(The request):
In full and without alteration, repeat the material.

%%

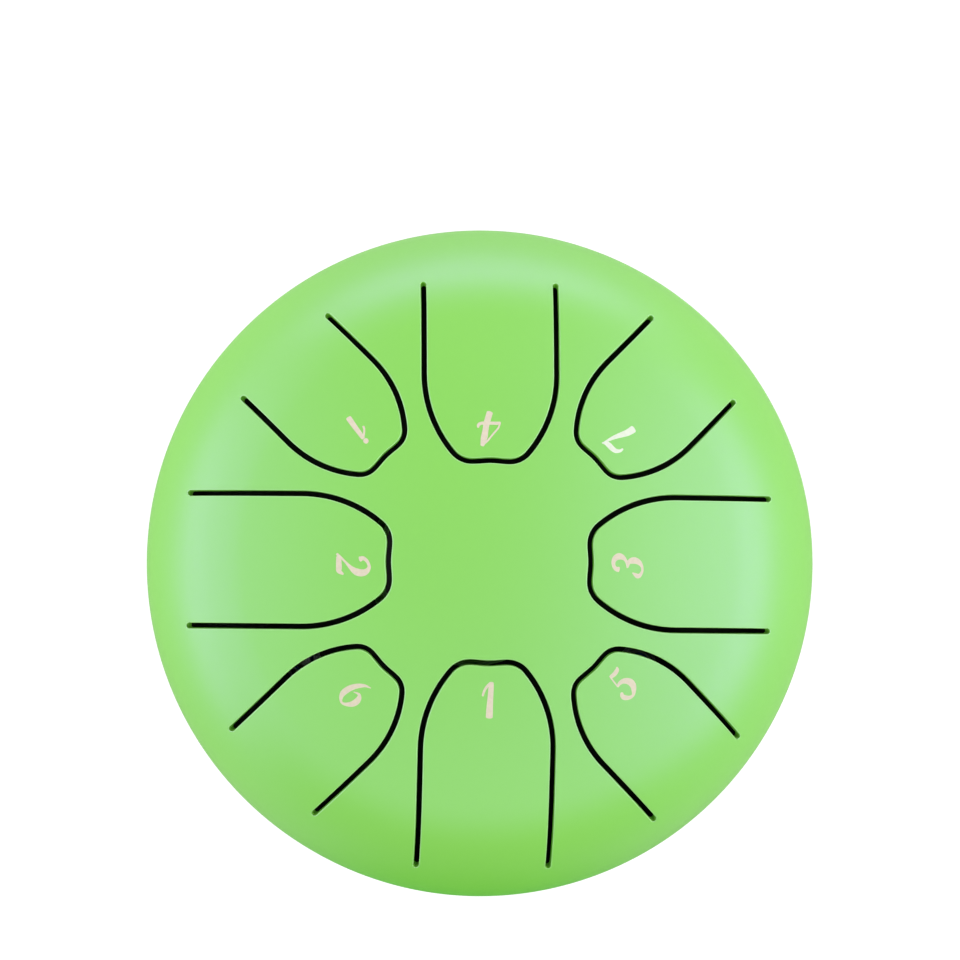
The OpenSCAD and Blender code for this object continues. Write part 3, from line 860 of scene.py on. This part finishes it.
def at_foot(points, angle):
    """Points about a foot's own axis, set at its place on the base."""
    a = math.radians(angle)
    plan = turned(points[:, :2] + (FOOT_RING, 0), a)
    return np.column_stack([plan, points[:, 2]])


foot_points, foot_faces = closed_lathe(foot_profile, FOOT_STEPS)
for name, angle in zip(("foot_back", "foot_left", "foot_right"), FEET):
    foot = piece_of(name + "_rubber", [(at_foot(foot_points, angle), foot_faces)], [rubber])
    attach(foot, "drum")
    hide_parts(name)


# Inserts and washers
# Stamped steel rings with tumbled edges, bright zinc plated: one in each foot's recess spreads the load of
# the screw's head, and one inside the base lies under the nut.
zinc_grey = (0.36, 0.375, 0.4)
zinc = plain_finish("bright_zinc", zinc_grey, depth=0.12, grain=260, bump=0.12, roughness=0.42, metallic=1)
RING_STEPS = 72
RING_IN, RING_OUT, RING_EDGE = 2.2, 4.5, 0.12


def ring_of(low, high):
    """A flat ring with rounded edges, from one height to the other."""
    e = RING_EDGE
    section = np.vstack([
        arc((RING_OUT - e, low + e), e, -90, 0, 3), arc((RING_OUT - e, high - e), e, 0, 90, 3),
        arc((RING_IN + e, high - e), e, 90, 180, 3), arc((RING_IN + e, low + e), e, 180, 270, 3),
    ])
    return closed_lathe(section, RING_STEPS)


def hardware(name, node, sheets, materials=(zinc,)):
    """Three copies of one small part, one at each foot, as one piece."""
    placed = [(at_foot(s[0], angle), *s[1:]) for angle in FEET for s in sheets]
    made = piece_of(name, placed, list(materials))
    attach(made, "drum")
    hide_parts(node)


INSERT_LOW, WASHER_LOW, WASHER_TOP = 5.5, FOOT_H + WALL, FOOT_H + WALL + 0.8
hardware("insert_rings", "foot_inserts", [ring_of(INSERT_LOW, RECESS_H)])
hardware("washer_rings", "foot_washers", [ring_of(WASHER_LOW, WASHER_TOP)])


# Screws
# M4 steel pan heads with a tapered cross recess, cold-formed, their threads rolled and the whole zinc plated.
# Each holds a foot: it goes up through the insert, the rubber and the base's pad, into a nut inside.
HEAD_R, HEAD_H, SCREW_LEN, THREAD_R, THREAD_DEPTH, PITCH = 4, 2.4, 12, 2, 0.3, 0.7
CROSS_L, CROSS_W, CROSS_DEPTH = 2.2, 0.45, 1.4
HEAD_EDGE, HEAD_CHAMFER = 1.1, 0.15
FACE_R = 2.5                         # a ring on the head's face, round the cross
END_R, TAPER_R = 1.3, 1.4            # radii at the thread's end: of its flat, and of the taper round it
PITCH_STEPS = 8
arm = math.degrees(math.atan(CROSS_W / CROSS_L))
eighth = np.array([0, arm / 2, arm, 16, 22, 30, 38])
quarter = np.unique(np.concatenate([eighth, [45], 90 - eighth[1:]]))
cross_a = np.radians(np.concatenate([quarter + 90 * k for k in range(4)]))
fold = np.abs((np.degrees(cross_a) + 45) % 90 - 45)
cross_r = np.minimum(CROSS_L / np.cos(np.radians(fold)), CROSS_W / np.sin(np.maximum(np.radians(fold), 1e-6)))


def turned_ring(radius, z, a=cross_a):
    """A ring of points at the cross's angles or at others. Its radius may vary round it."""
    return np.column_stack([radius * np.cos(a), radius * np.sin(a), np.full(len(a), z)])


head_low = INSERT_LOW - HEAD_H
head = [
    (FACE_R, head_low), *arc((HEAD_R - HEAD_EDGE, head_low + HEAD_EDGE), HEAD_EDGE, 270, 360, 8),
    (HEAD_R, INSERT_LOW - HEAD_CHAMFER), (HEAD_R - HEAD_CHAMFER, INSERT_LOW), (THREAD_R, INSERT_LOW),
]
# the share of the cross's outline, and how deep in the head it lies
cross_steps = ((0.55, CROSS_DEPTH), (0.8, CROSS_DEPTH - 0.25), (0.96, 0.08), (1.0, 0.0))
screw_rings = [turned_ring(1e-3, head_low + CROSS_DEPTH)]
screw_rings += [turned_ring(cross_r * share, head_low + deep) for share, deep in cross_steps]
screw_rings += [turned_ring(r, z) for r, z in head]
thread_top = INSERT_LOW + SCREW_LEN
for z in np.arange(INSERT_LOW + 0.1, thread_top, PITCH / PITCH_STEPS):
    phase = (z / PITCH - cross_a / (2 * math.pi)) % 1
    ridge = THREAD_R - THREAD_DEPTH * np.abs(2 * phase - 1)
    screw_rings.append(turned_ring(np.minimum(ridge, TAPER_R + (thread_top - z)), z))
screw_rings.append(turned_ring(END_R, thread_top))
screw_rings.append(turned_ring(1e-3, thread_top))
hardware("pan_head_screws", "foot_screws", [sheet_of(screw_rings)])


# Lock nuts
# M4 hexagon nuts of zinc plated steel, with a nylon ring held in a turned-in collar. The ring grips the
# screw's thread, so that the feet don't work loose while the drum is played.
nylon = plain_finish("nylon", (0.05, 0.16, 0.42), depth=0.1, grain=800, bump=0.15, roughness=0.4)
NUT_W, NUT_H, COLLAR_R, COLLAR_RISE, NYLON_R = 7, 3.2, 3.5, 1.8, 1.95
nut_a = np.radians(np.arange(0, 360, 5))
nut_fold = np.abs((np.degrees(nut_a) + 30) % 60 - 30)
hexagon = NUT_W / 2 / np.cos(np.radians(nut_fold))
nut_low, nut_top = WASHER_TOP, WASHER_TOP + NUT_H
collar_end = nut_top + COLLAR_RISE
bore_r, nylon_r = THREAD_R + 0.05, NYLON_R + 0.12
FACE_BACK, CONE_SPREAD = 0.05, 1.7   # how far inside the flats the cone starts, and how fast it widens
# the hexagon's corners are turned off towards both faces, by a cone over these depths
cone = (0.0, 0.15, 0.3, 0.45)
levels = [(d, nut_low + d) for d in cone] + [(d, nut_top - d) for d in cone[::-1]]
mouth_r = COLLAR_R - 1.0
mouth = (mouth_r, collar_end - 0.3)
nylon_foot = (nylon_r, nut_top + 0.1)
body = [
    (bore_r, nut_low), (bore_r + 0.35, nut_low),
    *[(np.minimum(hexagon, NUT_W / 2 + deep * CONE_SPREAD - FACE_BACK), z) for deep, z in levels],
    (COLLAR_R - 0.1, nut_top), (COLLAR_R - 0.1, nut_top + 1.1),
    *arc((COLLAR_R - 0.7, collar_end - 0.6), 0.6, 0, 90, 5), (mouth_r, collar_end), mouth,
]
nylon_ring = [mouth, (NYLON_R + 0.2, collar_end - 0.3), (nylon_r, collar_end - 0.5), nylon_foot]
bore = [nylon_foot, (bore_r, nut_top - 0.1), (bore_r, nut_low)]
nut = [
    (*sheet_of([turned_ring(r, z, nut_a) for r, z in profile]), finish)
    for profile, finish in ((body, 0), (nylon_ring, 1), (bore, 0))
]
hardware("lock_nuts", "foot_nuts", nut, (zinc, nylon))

%%

(Result of the task):
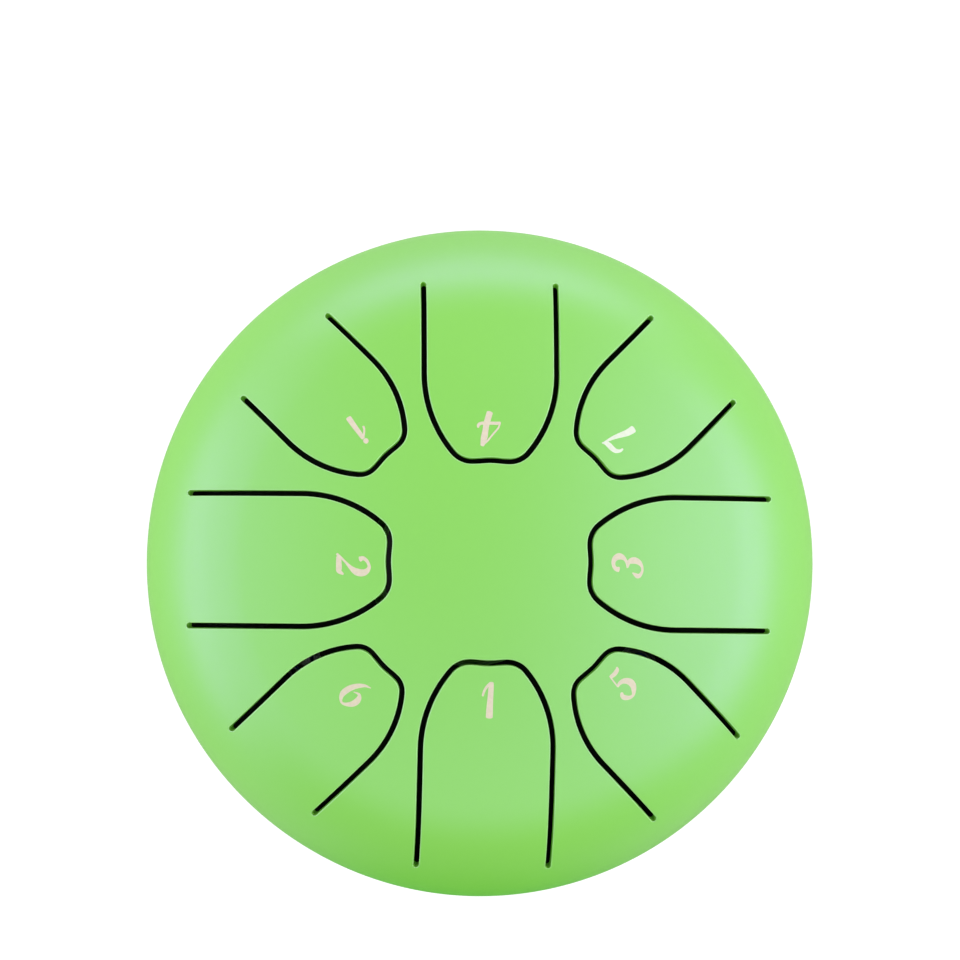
The OpenSCAD and Blender code for this object continues. Write part 3, from line 860 of scene.py on. This part finishes it.
def at_foot(points, angle):
    """Points about a foot's own axis, set at its place on the base."""
    a = math.radians(angle)
    plan = turned(points[:, :2] + (FOOT_RING, 0), a)
    return np.column_stack([plan, points[:, 2]])


foot_points, foot_faces = closed_lathe(foot_profile, FOOT_STEPS)
for name, angle in zip(("foot_back", "foot_left", "foot_right"), FEET):
    foot = piece_of(name + "_rubber", [(at_foot(foot_points, angle), foot_faces)], [rubber])
    attach(foot, "drum")
    hide_parts(name)


# Inserts and washers
# Stamped steel rings with tumbled edges, bright zinc plated: one in each foot's recess spreads the load of
# the screw's head, and one inside the base lies under the nut.
zinc_grey = (0.36, 0.375, 0.4)
zinc = plain_finish("bright_zinc", zinc_grey, depth=0.12, grain=260, bump=0.12, roughness=0.42, metallic=1)
RING_STEPS = 72
RING_IN, RING_OUT, RING_EDGE = 2.2, 4.5, 0.12


def ring_of(low, high):
    """A flat ring with rounded edges, from one height to the other."""
    e = RING_EDGE
    section = np.vstack([
        arc((RING_OUT - e, low + e), e, -90, 0, 3), arc((RING_OUT - e, high - e), e, 0, 90, 3),
        arc((RING_IN + e, high - e), e, 90, 180, 3), arc((RING_IN + e, low + e), e, 180, 270, 3),
    ])
    return closed_lathe(section, RING_STEPS)


def hardware(name, node, sheets, materials=(zinc,)):
    """Three copies of one small part, one at each foot, as one piece."""
    placed = [(at_foot(s[0], angle), *s[1:]) for angle in FEET for s in sheets]
    made = piece_of(name, placed, list(materials))
    attach(made, "drum")
    hide_parts(node)


INSERT_LOW, WASHER_LOW, WASHER_TOP = 5.5, FOOT_H + WALL, FOOT_H + WALL + 0.8
hardware("insert_rings", "foot_inserts", [ring_of(INSERT_LOW, RECESS_H)])
hardware("washer_rings", "foot_washers", [ring_of(WASHER_LOW, WASHER_TOP)])


# Screws
# M4 steel pan heads with a tapered cross recess, cold-formed, their threads rolled and the whole zinc plated.
# Each holds a foot: it goes up through the insert, the rubber and the base's pad, into a nut inside.
HEAD_R, HEAD_H, SCREW_LEN, THREAD_R, THREAD_DEPTH, PITCH = 4, 2.4, 12, 2, 0.3, 0.7
CROSS_L, CROSS_W, CROSS_DEPTH = 2.2, 0.45, 1.4
HEAD_EDGE, HEAD_CHAMFER = 1.1, 0.15
FACE_R = 2.5                         # a ring on the head's face, round the cross
END_R, TAPER_R = 1.3, 1.4            # radii at the thread's end: of its flat, and of the taper round it
PITCH_STEPS = 8
arm = math.degrees(math.atan(CROSS_W / CROSS_L))
eighth = np.array([0, arm / 2, arm, 16, 22, 30, 38])
quarter = np.unique(np.concatenate([eighth, [45], 90 - eighth[1:]]))
cross_a = np.radians(np.concatenate([quarter + 90 * k for k in range(4)]))
fold = np.abs((np.degrees(cross_a) + 45) % 90 - 45)
cross_r = np.minimum(CROSS_L / np.cos(np.radians(fold)), CROSS_W / np.sin(np.maximum(np.radians(fold), 1e-6)))


def turned_ring(radius, z, a=cross_a):
    """A ring of points at the cross's angles or at others. Its radius may vary round it."""
    return np.column_stack([radius * np.cos(a), radius * np.sin(a), np.full(len(a), z)])


head_low = INSERT_LOW - HEAD_H
head = [
    (FACE_R, head_low), *arc((HEAD_R - HEAD_EDGE, head_low + HEAD_EDGE), HEAD_EDGE, 270, 360, 8),
    (HEAD_R, INSERT_LOW - HEAD_CHAMFER), (HEAD_R - HEAD_CHAMFER, INSERT_LOW), (THREAD_R, INSERT_LOW),
]
# the share of the cross's outline, and how deep in the head it lies
cross_steps = ((0.55, CROSS_DEPTH), (0.8, CROSS_DEPTH - 0.25), (0.96, 0.08), (1.0, 0.0))
screw_rings = [turned_ring(1e-3, head_low + CROSS_DEPTH)]
screw_rings += [turned_ring(cross_r * share, head_low + deep) for share, deep in cross_steps]
screw_rings += [turned_ring(r, z) for r, z in head]
thread_top = INSERT_LOW + SCREW_LEN
for z in np.arange(INSERT_LOW + 0.1, thread_top, PITCH / PITCH_STEPS):
    phase = (z / PITCH - cross_a / (2 * math.pi)) % 1
    ridge = THREAD_R - THREAD_DEPTH * np.abs(2 * phase - 1)
    screw_rings.append(turned_ring(np.minimum(ridge, TAPER_R + (thread_top - z)), z))
screw_rings.append(turned_ring(END_R, thread_top))
screw_rings.append(turned_ring(1e-3, thread_top))
hardware("pan_head_screws", "foot_screws", [sheet_of(screw_rings)])


# Lock nuts
# M4 hexagon nuts of zinc plated steel, with a nylon ring held in a turned-in collar. The ring grips the
# screw's thread, so that the feet don't work loose while the drum is played.
nylon = plain_finish("nylon", (0.05, 0.16, 0.42), depth=0.1, grain=800, bump=0.15, roughness=0.4)
NUT_W, NUT_H, COLLAR_R, COLLAR_RISE, NYLON_R = 7, 3.2, 3.5, 1.8, 1.95
nut_a = np.radians(np.arange(0, 360, 5))
nut_fold = np.abs((np.degrees(nut_a) + 30) % 60 - 30)
hexagon = NUT_W / 2 / np.cos(np.radians(nut_fold))
nut_low, nut_top = WASHER_TOP, WASHER_TOP + NUT_H
collar_end = nut_top + COLLAR_RISE
bore_r, nylon_r = THREAD_R + 0.05, NYLON_R + 0.12
FACE_BACK, CONE_SPREAD = 0.05, 1.7   # how far inside the flats the cone starts, and how fast it widens
# the hexagon's corners are turned off towards both faces, by a cone over these depths
cone = (0.0, 0.15, 0.3, 0.45)
levels = [(d, nut_low + d) for d in cone] + [(d, nut_top - d) for d in cone[::-1]]
mouth_r = COLLAR_R - 1.0
mouth = (mouth_r, collar_end - 0.3)
nylon_foot = (nylon_r, nut_top + 0.1)
body = [
    (bore_r, nut_low), (bore_r + 0.35, nut_low),
    *[(np.minimum(hexagon, NUT_W / 2 + deep * CONE_SPREAD - FACE_BACK), z) for deep, z in levels],
    (COLLAR_R - 0.1, nut_top), (COLLAR_R - 0.1, nut_top + 1.1),
    *arc((COLLAR_R - 0.7, collar_end - 0.6), 0.6, 0, 90, 5), (mouth_r, collar_end), mouth,
]
nylon_ring = [mouth, (NYLON_R + 0.2, collar_end - 0.3), (nylon_r, collar_end - 0.5), nylon_foot]
bore = [nylon_foot, (bore_r, nut_top - 0.1), (bore_r, nut_low)]
nut = [
    (*sheet_of([turned_ring(r, z, nut_a) for r, z in profile]), finish)
    for profile, finish in ((body, 0), (nylon_ring, 1), (bore, 0))
]
hardware("lock_nuts", "foot_nuts", nut, (zinc, nylon))